═════ RECORDS SUPPLIED

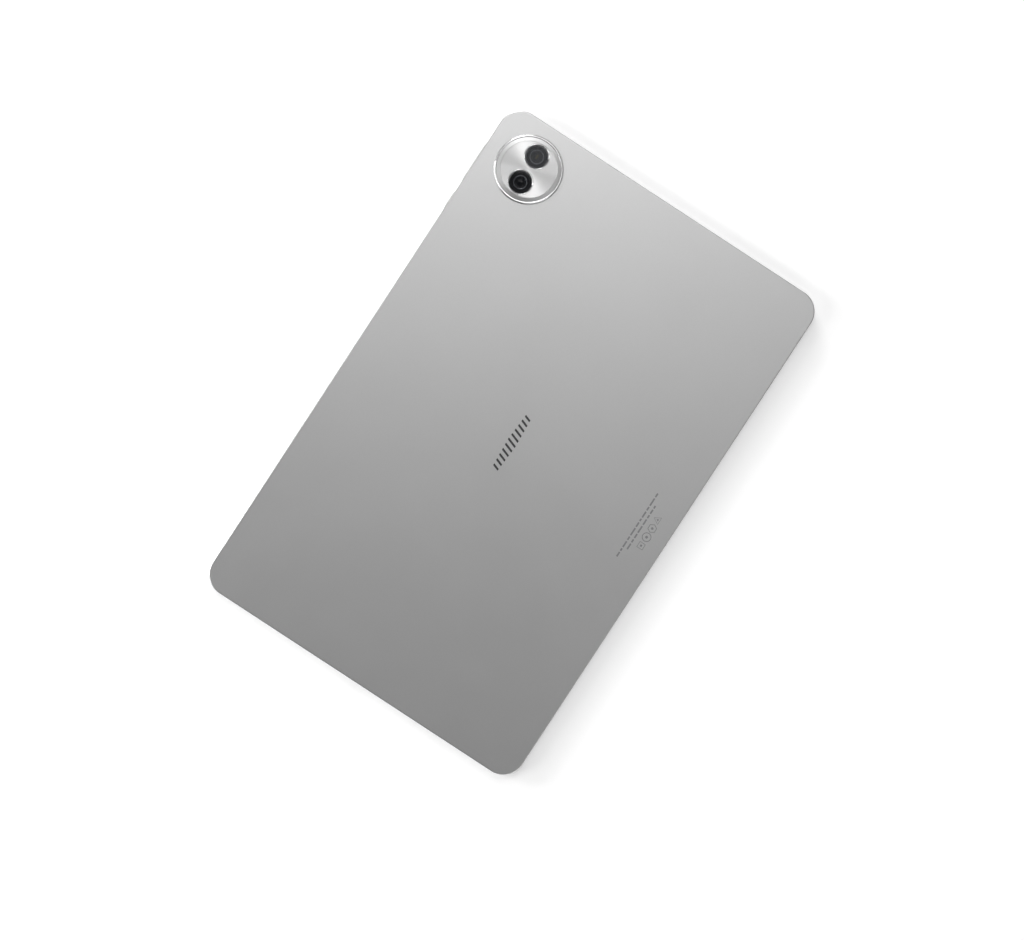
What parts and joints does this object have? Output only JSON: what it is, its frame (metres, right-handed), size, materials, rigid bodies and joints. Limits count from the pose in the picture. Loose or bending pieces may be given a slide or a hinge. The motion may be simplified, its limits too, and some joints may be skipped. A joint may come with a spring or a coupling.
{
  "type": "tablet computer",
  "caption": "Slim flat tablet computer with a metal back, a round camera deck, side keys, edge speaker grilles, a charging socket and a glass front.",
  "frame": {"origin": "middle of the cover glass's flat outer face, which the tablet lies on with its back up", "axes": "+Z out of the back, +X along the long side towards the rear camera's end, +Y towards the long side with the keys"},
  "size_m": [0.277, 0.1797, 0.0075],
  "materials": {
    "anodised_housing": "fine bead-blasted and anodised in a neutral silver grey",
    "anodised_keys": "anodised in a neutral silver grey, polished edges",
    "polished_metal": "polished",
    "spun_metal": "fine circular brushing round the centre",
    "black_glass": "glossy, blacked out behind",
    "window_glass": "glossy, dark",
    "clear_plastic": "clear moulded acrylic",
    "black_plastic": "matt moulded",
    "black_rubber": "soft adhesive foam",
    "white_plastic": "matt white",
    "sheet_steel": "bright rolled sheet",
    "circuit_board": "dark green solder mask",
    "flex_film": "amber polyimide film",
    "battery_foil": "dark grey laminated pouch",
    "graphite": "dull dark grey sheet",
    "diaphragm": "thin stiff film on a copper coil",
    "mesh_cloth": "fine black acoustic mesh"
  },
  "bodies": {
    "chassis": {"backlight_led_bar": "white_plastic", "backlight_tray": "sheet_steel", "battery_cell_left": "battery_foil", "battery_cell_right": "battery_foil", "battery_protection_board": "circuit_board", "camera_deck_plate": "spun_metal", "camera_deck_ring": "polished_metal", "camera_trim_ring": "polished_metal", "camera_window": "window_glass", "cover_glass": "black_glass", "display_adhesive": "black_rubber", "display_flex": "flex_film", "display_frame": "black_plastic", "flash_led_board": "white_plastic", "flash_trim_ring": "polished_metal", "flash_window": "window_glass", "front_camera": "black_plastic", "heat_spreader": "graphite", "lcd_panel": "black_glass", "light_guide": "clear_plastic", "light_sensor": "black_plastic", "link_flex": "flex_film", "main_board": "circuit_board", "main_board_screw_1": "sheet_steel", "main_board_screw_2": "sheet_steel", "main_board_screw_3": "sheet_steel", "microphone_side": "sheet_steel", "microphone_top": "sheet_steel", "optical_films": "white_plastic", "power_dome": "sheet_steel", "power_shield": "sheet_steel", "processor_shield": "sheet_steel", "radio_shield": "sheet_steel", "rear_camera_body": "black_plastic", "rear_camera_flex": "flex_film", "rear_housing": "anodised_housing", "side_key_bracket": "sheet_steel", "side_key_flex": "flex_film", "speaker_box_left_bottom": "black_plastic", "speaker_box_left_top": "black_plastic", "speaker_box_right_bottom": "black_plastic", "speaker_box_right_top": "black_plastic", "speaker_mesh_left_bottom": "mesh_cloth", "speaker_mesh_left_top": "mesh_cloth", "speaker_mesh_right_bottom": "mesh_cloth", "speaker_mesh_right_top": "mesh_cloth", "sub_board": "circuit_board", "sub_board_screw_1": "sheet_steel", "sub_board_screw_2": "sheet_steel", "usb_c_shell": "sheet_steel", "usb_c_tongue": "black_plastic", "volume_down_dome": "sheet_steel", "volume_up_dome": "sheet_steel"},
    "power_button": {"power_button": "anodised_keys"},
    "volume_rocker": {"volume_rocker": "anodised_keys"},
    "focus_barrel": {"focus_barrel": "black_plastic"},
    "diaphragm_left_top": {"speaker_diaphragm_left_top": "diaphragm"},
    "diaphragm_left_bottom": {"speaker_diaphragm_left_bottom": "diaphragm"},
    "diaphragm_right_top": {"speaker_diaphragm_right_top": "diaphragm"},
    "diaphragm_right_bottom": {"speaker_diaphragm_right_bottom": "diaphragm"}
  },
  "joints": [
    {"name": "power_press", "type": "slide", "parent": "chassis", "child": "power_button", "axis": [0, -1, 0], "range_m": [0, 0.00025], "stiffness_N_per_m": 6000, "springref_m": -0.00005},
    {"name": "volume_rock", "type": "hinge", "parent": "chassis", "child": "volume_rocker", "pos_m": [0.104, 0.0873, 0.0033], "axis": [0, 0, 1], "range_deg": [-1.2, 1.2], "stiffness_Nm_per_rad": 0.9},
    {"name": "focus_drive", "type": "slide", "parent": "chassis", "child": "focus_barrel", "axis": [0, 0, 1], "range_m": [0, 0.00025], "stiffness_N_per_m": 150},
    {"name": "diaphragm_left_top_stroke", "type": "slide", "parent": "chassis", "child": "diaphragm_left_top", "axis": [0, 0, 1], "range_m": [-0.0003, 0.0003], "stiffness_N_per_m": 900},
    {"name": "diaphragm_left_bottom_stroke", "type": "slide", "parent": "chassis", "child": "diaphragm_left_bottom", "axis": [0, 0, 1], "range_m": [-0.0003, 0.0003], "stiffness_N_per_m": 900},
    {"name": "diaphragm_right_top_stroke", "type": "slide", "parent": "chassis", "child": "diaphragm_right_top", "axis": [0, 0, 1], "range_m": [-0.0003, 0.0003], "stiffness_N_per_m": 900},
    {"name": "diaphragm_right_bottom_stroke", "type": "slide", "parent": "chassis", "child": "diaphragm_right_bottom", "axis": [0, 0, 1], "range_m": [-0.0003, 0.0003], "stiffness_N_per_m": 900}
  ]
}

══════════
═════ RECORDS SUPPLIED

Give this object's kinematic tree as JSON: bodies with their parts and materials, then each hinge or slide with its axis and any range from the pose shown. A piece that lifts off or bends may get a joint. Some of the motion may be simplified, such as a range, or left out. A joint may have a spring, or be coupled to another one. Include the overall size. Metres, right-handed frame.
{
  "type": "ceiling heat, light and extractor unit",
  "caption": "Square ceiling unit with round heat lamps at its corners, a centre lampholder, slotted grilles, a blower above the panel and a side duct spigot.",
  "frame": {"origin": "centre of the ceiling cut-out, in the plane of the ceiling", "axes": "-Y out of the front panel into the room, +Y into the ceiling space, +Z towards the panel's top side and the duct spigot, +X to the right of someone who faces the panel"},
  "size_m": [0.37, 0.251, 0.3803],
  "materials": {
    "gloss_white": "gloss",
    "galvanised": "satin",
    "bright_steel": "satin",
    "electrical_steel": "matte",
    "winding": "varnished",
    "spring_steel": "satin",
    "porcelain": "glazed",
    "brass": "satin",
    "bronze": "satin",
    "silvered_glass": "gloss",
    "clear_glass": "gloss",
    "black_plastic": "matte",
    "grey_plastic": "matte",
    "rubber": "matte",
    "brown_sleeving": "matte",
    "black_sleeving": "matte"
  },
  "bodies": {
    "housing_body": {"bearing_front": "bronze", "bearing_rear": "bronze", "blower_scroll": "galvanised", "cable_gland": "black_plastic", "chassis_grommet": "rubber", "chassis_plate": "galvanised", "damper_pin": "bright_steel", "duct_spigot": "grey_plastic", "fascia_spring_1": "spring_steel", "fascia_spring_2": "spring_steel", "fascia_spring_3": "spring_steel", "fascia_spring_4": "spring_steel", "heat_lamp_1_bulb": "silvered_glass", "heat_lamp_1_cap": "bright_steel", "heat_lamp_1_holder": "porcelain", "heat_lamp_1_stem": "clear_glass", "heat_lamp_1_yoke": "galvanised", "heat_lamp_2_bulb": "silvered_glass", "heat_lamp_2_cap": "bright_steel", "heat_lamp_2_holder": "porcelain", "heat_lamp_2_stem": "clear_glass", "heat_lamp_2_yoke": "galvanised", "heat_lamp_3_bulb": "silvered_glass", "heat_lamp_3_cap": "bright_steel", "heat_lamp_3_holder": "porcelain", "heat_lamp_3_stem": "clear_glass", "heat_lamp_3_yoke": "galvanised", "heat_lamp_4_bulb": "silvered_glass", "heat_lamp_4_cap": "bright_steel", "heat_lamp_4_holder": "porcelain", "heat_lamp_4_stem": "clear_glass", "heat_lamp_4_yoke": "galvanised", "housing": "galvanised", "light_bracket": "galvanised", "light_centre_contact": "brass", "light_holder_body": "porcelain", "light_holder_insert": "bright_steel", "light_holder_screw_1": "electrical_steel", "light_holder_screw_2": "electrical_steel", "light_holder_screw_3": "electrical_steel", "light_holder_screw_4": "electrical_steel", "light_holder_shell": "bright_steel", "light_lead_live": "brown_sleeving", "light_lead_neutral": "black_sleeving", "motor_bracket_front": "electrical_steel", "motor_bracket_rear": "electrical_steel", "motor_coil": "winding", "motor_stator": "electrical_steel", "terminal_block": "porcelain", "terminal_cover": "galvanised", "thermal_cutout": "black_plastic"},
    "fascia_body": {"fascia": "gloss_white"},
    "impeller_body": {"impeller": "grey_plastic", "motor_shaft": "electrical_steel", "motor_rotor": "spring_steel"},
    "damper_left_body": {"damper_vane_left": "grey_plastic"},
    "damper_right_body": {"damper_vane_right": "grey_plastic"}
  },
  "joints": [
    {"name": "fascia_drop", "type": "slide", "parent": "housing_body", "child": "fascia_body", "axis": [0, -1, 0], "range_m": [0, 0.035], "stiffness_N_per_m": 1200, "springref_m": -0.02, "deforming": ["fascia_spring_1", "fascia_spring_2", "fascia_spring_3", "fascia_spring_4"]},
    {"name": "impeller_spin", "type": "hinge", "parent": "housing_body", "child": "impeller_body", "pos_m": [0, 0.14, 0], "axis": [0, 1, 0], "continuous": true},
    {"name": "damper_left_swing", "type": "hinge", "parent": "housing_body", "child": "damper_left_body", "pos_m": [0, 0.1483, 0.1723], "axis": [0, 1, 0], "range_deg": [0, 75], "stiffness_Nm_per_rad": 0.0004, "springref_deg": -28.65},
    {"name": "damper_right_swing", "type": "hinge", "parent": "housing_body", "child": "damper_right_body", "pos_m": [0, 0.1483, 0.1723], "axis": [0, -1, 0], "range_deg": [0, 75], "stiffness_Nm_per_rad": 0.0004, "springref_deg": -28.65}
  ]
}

══════════
═════ RECORDS SUPPLIED

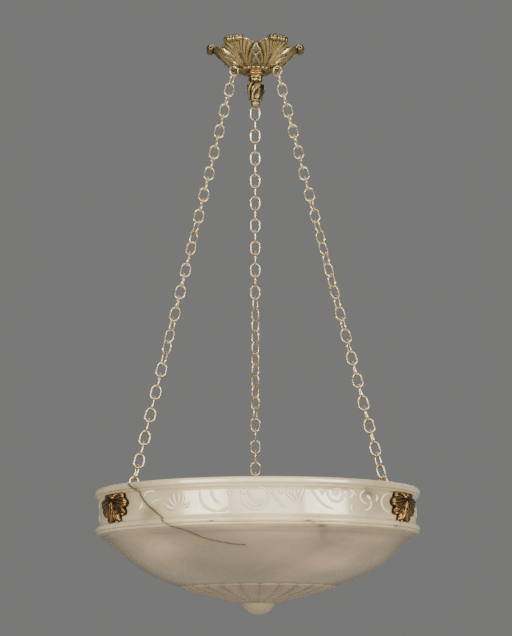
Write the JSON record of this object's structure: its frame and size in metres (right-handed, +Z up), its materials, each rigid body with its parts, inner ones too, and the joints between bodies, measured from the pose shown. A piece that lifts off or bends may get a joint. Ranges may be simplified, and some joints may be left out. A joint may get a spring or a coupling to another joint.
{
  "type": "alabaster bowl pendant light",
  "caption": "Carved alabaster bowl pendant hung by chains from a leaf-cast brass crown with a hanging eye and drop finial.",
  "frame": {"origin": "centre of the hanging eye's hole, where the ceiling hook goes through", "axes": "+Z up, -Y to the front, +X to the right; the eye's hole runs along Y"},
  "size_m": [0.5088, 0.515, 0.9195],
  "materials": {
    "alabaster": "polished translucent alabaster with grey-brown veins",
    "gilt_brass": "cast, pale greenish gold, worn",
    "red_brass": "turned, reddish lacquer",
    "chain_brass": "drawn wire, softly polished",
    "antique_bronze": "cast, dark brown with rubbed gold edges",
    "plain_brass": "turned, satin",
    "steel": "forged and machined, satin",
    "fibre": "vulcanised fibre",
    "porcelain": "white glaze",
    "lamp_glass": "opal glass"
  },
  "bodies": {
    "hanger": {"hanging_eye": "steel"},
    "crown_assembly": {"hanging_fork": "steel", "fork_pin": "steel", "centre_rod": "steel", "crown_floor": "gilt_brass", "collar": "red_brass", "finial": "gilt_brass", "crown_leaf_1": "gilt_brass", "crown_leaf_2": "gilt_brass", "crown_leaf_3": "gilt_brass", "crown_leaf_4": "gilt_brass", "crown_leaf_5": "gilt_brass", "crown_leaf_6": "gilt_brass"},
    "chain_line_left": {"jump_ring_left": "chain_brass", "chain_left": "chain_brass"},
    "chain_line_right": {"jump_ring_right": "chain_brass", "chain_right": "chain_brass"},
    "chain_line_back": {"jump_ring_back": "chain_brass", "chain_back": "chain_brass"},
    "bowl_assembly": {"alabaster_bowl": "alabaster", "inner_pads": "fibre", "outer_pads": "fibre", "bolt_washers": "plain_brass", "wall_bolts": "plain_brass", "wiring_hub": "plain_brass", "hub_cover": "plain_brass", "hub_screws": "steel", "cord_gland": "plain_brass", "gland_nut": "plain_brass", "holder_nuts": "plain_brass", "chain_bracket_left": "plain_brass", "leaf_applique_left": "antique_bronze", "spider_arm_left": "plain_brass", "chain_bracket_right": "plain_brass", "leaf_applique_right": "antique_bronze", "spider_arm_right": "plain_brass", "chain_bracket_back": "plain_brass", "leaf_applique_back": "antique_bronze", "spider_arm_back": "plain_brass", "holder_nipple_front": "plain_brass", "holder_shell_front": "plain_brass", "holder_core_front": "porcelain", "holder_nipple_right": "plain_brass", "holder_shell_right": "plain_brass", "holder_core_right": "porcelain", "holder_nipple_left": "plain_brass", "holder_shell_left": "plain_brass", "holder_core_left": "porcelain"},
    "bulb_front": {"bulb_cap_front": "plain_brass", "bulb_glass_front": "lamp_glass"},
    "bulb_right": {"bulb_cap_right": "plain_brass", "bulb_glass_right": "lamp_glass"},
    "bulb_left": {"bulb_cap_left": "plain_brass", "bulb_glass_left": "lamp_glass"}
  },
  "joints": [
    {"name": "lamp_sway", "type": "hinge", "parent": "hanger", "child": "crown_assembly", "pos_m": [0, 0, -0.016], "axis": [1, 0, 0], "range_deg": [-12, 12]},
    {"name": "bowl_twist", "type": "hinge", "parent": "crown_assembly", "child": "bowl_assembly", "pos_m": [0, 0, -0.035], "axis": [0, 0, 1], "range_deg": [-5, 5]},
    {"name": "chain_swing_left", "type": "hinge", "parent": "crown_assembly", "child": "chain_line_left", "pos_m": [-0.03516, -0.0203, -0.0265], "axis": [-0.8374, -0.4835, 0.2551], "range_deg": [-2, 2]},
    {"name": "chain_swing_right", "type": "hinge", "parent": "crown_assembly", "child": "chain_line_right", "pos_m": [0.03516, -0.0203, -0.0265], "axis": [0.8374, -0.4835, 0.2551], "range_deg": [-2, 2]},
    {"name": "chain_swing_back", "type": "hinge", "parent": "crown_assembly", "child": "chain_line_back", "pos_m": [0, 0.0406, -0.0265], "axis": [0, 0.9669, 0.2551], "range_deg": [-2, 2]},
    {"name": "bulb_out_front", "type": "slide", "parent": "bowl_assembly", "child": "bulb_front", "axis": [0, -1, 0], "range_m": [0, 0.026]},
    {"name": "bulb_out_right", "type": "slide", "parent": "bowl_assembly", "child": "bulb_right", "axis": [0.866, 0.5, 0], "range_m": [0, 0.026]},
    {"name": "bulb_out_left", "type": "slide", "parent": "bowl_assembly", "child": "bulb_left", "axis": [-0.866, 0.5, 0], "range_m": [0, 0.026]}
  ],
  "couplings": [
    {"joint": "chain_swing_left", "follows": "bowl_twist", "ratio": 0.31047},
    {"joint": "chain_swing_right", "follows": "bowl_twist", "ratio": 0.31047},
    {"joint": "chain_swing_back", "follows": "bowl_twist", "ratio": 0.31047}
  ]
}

══════════

From the entries above, copy every line that holds the word "each".

Give this object's kinematic tree as JSON: bodies with their parts and materials, then each hinge or slide with its axis and any range from the pose shown. A piece that lifts off or bends may get a joint. Some of the motion may be simplified, such as a range, or left out. A joint may have a spring, or be coupled to another one. Include the overall size. Metres, right-handed frame.
Write the JSON record of this object's structure: its frame and size in metres (right-handed, +Z up), its materials, each rigid body with its parts, inner ones too, and the joints between bodies, measured from the pose shown. A piece that lifts off or bends may get a joint. Ranges may be simplified, and some joints may be left out. A joint may get a spring or a coupling to another joint.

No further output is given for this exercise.